Maybe that’s what he does - create a situation where he frames Twitter as a degenerating company that isn’t worth buying, paying a billion dollars and saying, “Twitter can’t be saved.” He will talk publicly with fellow specious dullard and former Twitter CEO Jack Dorsey about how “the new Twitter isn’t what Jack wanted,” and he’ll go back to whining about how regulators or the government have terribly maligned him.

Or perhaps he realizes that the era of constant positive attention is ending for him and his companies, and he’s trying to pivot into a new role. Tesla failed to deliver the cybertruck before Rivian and Ford launched their own electric trucks, and every day the competition seems to make up more ground as the design and features of the Models X, 3, S and Y stagnate. Starlink internet may have received tons of positive press, but customers are furious and have been waiting months to receive their units - and every time Comcast or another company moves into an area, their addressable market contracts.

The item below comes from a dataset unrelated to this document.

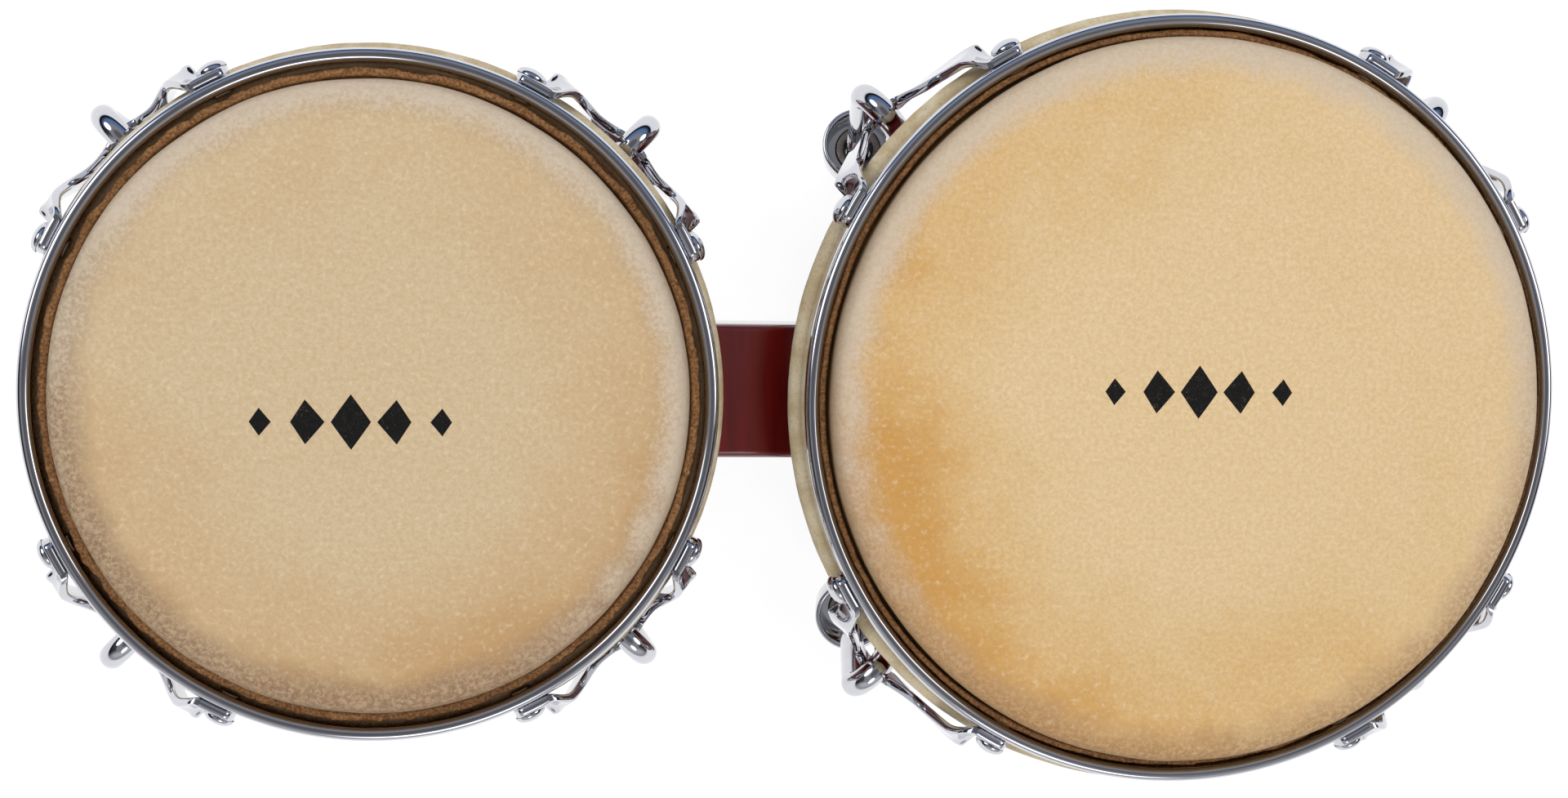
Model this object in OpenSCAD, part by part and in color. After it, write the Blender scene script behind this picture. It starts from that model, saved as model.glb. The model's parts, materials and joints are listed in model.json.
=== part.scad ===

Musk may have succeeded in being first or very early in several markets, but he has yet to prove that he can actually compete when challenged. If Musk is such an erratic visionary, why is he splitting his focus again and again, specifically during a time when the fourth-largest auto manufacturer has just launched an immensely successful and popular competitor?

Or is he just a man who has become so distant from the world that he only sees it as a vending machine for his own satisfaction?